Locating an LSN in PostgreSQL
You need to specify an LSN when you want to start a task from a specific point in time. Your DBA should be able to locate the LSN corresponding to the COMMIT from which you want to start the task.
The commit LSN is the LSN of the COMMIT WAL record written for that transaction.

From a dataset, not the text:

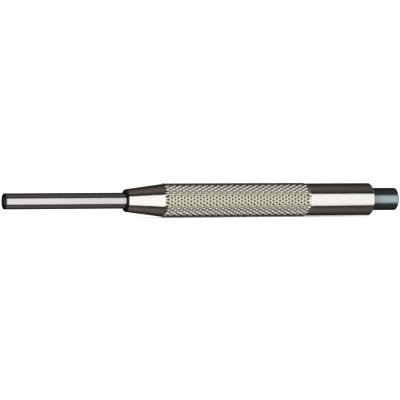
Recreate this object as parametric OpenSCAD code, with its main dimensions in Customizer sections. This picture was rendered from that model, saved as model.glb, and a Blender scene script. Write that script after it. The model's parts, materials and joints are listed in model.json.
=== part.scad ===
// Sleeved pin punch. A slim drive pin runs in a guide sleeve, which keeps it from bending.
// The sleeve is sprung. It slides back into a knurled barrel as the pin enters the work.
// Lengths are in millimetres. The working end is at the origin and the tool lies along +X.

/* [Drive pin] */
// Diameter of the drive pin
pin_d = 3; // [2.4:0.1:4]
// Depth of the pin's end inside the sleeve at rest
pin_recess = 0.4; // [0.2:0.1:1]
// Bevel round the pin's working end
pin_bevel = 0.2; // [0.1:0.05:0.4]
// Radial step from the pin to its upset head
pin_head_step = 0.8; // [0.5:0.1:1]
// Length of the upset head
pin_head_len = 1.6; // [1.2:0.1:2]

/* [Guide sleeve] */
// Wall of the guide sleeve round the drive pin
sleeve_wall = 0.9; // [0.6:0.05:1.3]
// Length of the sleeve that stands out of the nose at rest
sleeve_out = 38; // [32:0.5:50]
// Travel of the sleeve back into the barrel
travel = 30; // [22:0.5:34]
// Bevel round the sleeve's working end
sleeve_bevel = 0.15; // [0.1:0.01:0.3]
// Radial step from the sleeve to the collar that keeps it in the barrel
collar_step = 0.67; // [0.5:0.01:0.9]
// Length of the collar
collar_len = 4; // [3:0.5:5]

/* [Barrel] */
// Wall of the barrel round the striking head
rim_wall = 1.5; // [1.2:0.05:2.2]
// Length of the smooth band behind the knurl
band_len = 21.5; // [17.5:0.5:26]
// Wall of the nose at its front face
nose_wall = 1; // [0.8:0.05:1.5]
// Length of the tapered nose
nose_len = 11.5; // [9:0.5:14]
// Rounding of the nose's front edge
nose_round = 0.45; // [0.2:0.05:0.6]
// Drop from the band's radius to the taper's large end
taper_drop = 0.06; // [0:0.01:0.1]
// Bevel round the barrel's rear edge
rim_bevel = 0.3; // [0.2:0.05:0.5]
// Length of the bore in the nose that guides the sleeve
guide_len = 13; // [10:0.5:16]

/* [Knurl] */
// Length of the knurled grip
knurl_len = 47.5; // [40:0.5:60]
// Distance from groove to groove, square to the grooves
knurl_pitch = 1.03; // [0.8:0.01:1.3]
// Angle of the grooves to the tool's axis
knurl_angle = 30; // [24:1:36]
// Depth from the knurl's points to its grooves
knurl_depth = 0.42; // [0.3:0.02:0.5]
// Height of the knurl's points above the band
knurl_rise = 0.24; // [0.15:0.01:0.3]
// Depth of the plain core under the grooves
core_depth = 0.2; // [0.1:0.05:0.3]

/* [Striking head] */
// Length of the head that stands out of the barrel
head_out = 8.8; // [7:0.1:12]
// Length of the head that is pressed into the barrel
head_grip = 12; // [9:0.5:15]
// Bevel round the head's two ends
head_bevel = 0.3; // [0.2:0.05:0.5]

/* [Inside the barrel] */
// Radial step from the barrel's chamber to its wider rear bore
seat_step = 0.3; // [0.2:0.05:0.4]
// Thickness of the thrust disc behind the pin
disc_len = 1.5; // [1:0.1:2]
// Thickness of the pin holder's flange
flange_len = 3; // [2.5:0.1:4]
// Thickness of the spring follower's washer
follower_len = 0.8; // [0.6:0.1:1.2]
// Length of the follower's spigot inside the spring
follower_spigot = 2.5; // [2:0.1:3]

/* [Return spring] */
// Diameter of the spring's wire
wire_d = 0.5; // [0.4:0.02:0.6]
// Space between the spring's end turns
end_turn_gap = 0.45; // [0.41:0.01:0.6]
// Space left between neighbouring turns when the sleeve is fully back
least_turn_gap = 0.1; // [0.05:0.01:0.2]

/* [Clearances] */
// Radial clearance of the sleeve in the nose and of the pin in its bores
running_gap = 0.05; // [0.03:0.01:0.08]
// Radial clearance of the pieces that slide in the chamber
chamber_gap = 0.08; // [0.05:0.01:0.1]
// Radial clearance of the spring in the chamber and over the spigots
spring_gap = 0.15; // [0.1:0.01:0.2]
// Clearance at either end of the spring
seat_gap = 0.02; // [0.01:0.01:0.05]
// Space left between the two spigots when the sleeve is fully back
spigot_gap = 1.2; // [0.8:0.1:1.6]
// Overrun of a cut past the face that it opens
overrun = 0.5; // [0.3:0.1:1]

/* [Hidden] */
$fn = 96;

// Places along the tool, counted from the working end
nose_z = sleeve_out;
knurl_z = nose_z + nose_len;
band_z = knurl_z + knurl_len;
rim_z = band_z + band_len;
top_z = rim_z + head_out;
chamber_z = nose_z + guide_len;
collar_end_z = chamber_z + collar_len;
spring_z = collar_end_z + follower_len;
head_z = rim_z - head_grip;
disc_z = head_z - disc_len;
seat_z = disc_z - flange_len;

// Diameters, from the drive pin outwards: each piece goes round what it guides or holds
sleeve_bore_d = pin_d + 2 * running_gap;
sleeve_d = sleeve_bore_d + 2 * sleeve_wall;
slider_d = sleeve_d + 2 * collar_step;
chamber_d = slider_d + 2 * chamber_gap;
head_d = chamber_d + 2 * seat_step;
flange_d = head_d - 2 * chamber_gap;
band_d = head_d + 2 * rim_wall;
nose_bore_d = sleeve_d + 2 * running_gap;
nose_d = nose_bore_d + 2 * nose_wall;
pin_head_d = pin_d + 2 * pin_head_step;
pin_pocket_d = pin_head_d + 2 * running_gap;

// The knurl is a lattice of points and groove crossings that closes round the barrel
point_r = band_d / 2 + knurl_rise;
groove_r = point_r - knurl_depth;
core_r = groove_r - core_depth;
pitch_circle = 2 * PI * (point_r - knurl_depth / 2);
knurl_columns = 2 * round(pitch_circle * cos(knurl_angle) / knurl_pitch);
knurl_rows = 2 * round(knurl_len * sin(knurl_angle) / knurl_pitch);

// The spring, with as many turns as still leave a space between them when it is pressed together
spring_len = seat_z - spring_z;
pressed_len = spring_len - travel;
spring_turns = floor((pressed_len - wire_d) / (wire_d + least_turn_gap));
wire_sides = 6;
rings_per_turn = 8;
end_turns = 1.5;
coil_r = chamber_d / 2 - spring_gap - wire_d / 2;

// The wire runs straight from ring to ring, so halfway it comes nearest to the spigots
nearest_r = coil_r * cos(180 / rings_per_turn) - wire_d / 2;
spigot_d = 2 * (nearest_r - spring_gap);
holder_spigot = pressed_len - follower_spigot - spigot_gap;

// Lays along +X what is drawn standing on its working end
module lay() {
    rotate([0, 90, 0]) children();
}

// A round bar with a bevel at either end
module bar(d, from, to, near_bevel = 0, far_bevel = 0) {
    r = d / 2;
    rotate_extrude() polygon([
        [0, from],
        [r - near_bevel, from],
        [r, from + near_bevel],
        [r, to - far_bevel],
        [r - far_bevel, to],
        [0, to]
    ]);
}

// A round cut about the axis from one place to another
module bore(d, from, to) {
    translate([0, 0, from]) cylinder(d = d, h = to - from);
}

// Half of the barrel's outline, with a plain core where the knurl goes on
function barrel_outline(steps = 6) = [
    [0, nose_z],
    for (i = [0 : steps])
        let (turn = 90 * i / steps)
        [
            nose_d / 2 - nose_round + nose_round * sin(turn),
            nose_z + nose_round - nose_round * cos(turn)
        ],
    [band_d / 2 - taper_drop, knurl_z],
    [core_r, knurl_z],
    [core_r, band_z],
    [band_d / 2, band_z],
    [band_d / 2, rim_z - rim_bevel],
    [band_d / 2 - rim_bevel, rim_z],
    [0, rim_z]
];

// The lattice's radius at a column and row. Points and groove crossings take turns,
// and the first and last rows are drawn down to the grooves.
function knurl_r(column, row) =
    (column + row) % 2 == 1 && row > 0 && row < knurl_rows ? point_r : groove_r;

// One row of the lattice, or a plain ring of as many corners where row is undef
function knurl_ring(z, row = undef) = [
    for (column = [0 : knurl_columns - 1])
        let (
            turn = 360 * column / knurl_columns,
            r = is_undef(row) ? core_r : knurl_r(column, row)
        )
        [r * cos(turn), r * sin(turn), z]
];

// The diamond knurl: four faces to each point, and a plain ring buried at either end
module knurl() {
    count = knurl_columns;
    rings = [
        knurl_ring(knurl_z - overrun),
        for (row = [0 : knurl_rows]) knurl_ring(knurl_z + knurl_len * row / knurl_rows, row),
        knurl_ring(band_z + overrun)
    ];
    last = len(rings) - 1;
    // Each cell of the lattice is cut from corner to corner along its groove
    skin = [
        for (k = [0 : last - 1], i = [0 : count - 1])
            let (
                j = (i + 1) % count,
                a = k * count + i,
                b = k * count + j,
                c = (k + 1) * count + j,
                d = (k + 1) * count + i
            )
            each (i + k) % 2 == 1 ? [[a, c, b], [a, d, c]] : [[a, d, b], [b, d, c]]
    ];
    front = [for (i = [0 : count - 1]) i];
    back = [for (i = [count - 1 : -1 : 0]) last * count + i];
    polyhedron(points = [for (ring = rings) each ring], faces = [front, back, each skin]);
}

// The barrel: tapered nose, knurled grip and smooth band, bored from the rear in three steps
module barrel() {
    color([0.78, 0.76, 0.71]) lay() difference() {
        union() {
            rotate_extrude() polygon(barrel_outline());
            knurl();
        }
        bore(nose_bore_d, nose_z - overrun, chamber_z + overrun);
        bore(chamber_d, chamber_z, seat_z + overrun);
        bore(head_d, seat_z, rim_z + overrun);
    }
}

// The guide sleeve: a tube that runs in the nose and rests square on the work
module guide_sleeve() {
    color([0.70, 0.70, 0.69]) lay() difference() {
        bar(sleeve_d, 0, collar_end_z, near_bevel = sleeve_bevel);
        bore(sleeve_bore_d, -overrun, collar_end_z + overrun);
    }
}

// The collar pressed on the sleeve, which stops at the end of the nose's bore
module sleeve_collar() {
    color([0.62, 0.61, 0.58]) lay() difference() {
        bar(slider_d, chamber_z, collar_end_z);
        bore(sleeve_d, chamber_z - overrun, collar_end_z + overrun);
    }
}

// The washer between spring and collar, with a spigot that centres the spring
module spring_follower() {
    spigot_end_z = spring_z + follower_spigot;
    color([0.66, 0.58, 0.36]) lay() difference() {
        union() {
            bar(slider_d, collar_end_z, spring_z);
            bar(spigot_d, collar_end_z, spigot_end_z);
        }
        bore(sleeve_bore_d, collar_end_z - overrun, spigot_end_z + overrun);
    }
}

// Place of the wire's centre along the tool, after a number of turns
function wire_z(turns) =
    let (
        from = spring_z + wire_d / 2 + seat_gap,
        to = seat_z - wire_d / 2 - seat_gap,
        end_pitch = wire_d + end_turn_gap,
        end_len = end_turns * end_pitch,
        open_pitch = (to - from - 2 * end_len) / (spring_turns - 2 * end_turns)
    )
    turns < end_turns ? from + turns * end_pitch
    : turns > spring_turns - end_turns ? to - (spring_turns - turns) * end_pitch
    : from + end_len + (turns - end_turns) * open_pitch;

// The wire's centres, one to each ring of its skin
wire_path = [
    for (k = [0 : spring_turns * rings_per_turn])
        let (turn = 360 * k / rings_per_turn)
        [coil_r * cos(turn), coil_r * sin(turn), wire_z(k / rings_per_turn)]
];

// The least space between one turn of the wire and the next
turn_spaces = [
    for (k = [0 : len(wire_path) - 1 - rings_per_turn])
        norm(wire_path[k + rings_per_turn] - wire_path[k]) - wire_d
];
echo(least_space_between_turns = min(turn_spaces));

// The return spring, one unbroken wire wound round the axis
module return_spring() {
    last = len(wire_path) - 1;
    corners = [
        for (k = [0 : last], s = [0 : wire_sides - 1])
            let (
                turn = 360 * k / rings_per_turn,
                side = 360 * (s + 0.5) / wire_sides,
                out = wire_d / 2 * cos(side)
            )
            wire_path[k] + [out * cos(turn), out * sin(turn), wire_d / 2 * sin(side)]
    ];
    skin = [
        for (k = [0 : last - 1], s = [0 : wire_sides - 1])
            let (
                t = (s + 1) % wire_sides,
                a = k * wire_sides + s,
                b = k * wire_sides + t,
                c = (k + 1) * wire_sides + t,
                d = (k + 1) * wire_sides + s
            )
            each [[a, c, b], [a, d, c]]
    ];
    front = [for (s = [0 : wire_sides - 1]) s];
    back = [for (s = [wire_sides - 1 : -1 : 0]) last * wire_sides + s];
    color([0.45, 0.46, 0.48]) lay()
        polyhedron(points = corners, faces = [front, back, each skin]);
}

// The holder seated in the rear bore: its flange carries the spring and the pin's head
module pin_holder() {
    spigot_z = seat_z - holder_spigot;
    color([0.60, 0.60, 0.58]) lay() difference() {
        union() {
            bar(flange_d, seat_z, disc_z);
            bar(spigot_d, spigot_z, disc_z);
        }
        bore(sleeve_bore_d, spigot_z - overrun, disc_z + overrun);
        bore(pin_pocket_d, disc_z - pin_head_len, disc_z + overrun);
    }
}

// The hardened drive pin, a straight rod with an upset head
module drive_pin() {
    color([0.33, 0.33, 0.34]) lay() union() {
        bar(pin_d, pin_recess, disc_z, near_bevel = pin_bevel);
        bar(pin_head_d, disc_z - pin_head_len, disc_z);
    }
}

// The disc that carries the blow from the striking head to the pin
module thrust_disc() {
    color([0.50, 0.51, 0.53]) lay() bar(flange_d, disc_z, head_z);
}

// The blued striking head, a round plug pressed into the barrel
module striking_head() {
    color([0.17, 0.19, 0.22]) lay()
        bar(head_d, head_z, top_z, near_bevel = head_bevel, far_bevel = head_bevel);
}

barrel();
guide_sleeve();
sleeve_collar();
spring_follower();
return_spring();
pin_holder();
drive_pin();
thrust_disc();
striking_head();
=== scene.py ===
# %% [markdown]
# # A sleeved pin punch
# The real tool drives pins out of their holes. A slim hard pin runs in a sprung guide sleeve, the
# sleeve slides back into a knurled barrel, and a hammer strikes the blued head at the rear.
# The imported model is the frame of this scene: its nodes sit where the source puts them, in metres,
# with the working end at the origin and the tool along +X. Every piece made here is drawn in that
# same frame, so nothing has to be fitted afterwards.

import json
import math

import bmesh
import bpy
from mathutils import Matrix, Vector


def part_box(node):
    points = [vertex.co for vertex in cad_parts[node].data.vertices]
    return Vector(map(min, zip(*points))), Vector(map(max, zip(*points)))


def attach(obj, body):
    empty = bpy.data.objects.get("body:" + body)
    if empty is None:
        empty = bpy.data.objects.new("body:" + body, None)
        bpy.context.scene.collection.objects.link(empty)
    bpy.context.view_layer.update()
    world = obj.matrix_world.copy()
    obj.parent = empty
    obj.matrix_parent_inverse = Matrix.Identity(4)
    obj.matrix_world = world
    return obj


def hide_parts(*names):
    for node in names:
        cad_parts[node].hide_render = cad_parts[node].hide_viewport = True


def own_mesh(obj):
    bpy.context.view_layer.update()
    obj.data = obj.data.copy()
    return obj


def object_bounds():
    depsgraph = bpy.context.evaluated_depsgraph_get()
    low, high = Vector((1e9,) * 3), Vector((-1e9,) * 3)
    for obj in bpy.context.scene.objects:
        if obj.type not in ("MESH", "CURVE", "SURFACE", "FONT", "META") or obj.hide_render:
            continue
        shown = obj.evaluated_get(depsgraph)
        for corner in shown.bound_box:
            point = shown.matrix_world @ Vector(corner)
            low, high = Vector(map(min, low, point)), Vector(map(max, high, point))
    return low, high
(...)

Every COMMIT record in WAL contains the XID, so any method that lets you scan WAL records and filter by XID + record type = COMMIT will give you the exact LSN.
| Method | Requires | Returns |
|---|---|---|
| pg_waldump CLI | WAL file access | Commit LSN directly |
| pg_walinspect extension | PG 15+, superuser | Commit LSN via SQL |
| pg_logical_slot_peek_changes | Logical replication slot | LSN of change stream |
| pg_xact_commit_timestamp() | track_commit_timestamp=on | Timestamp only |
The pg_walinspect approach is the most ergonomic SQL-native solution on modern PostgreSQL.
Using an LSN to start a task
After you have identified the COMMIT LSN of the transaction from which you want to start:
- Open the Advanced run options dialog.
- In the Source change position (e.g. SCN or LSN) field, enter the LSN value (for example, 0/3023D50).
- Click OK.
The task will start processing transactions from the specified LSN.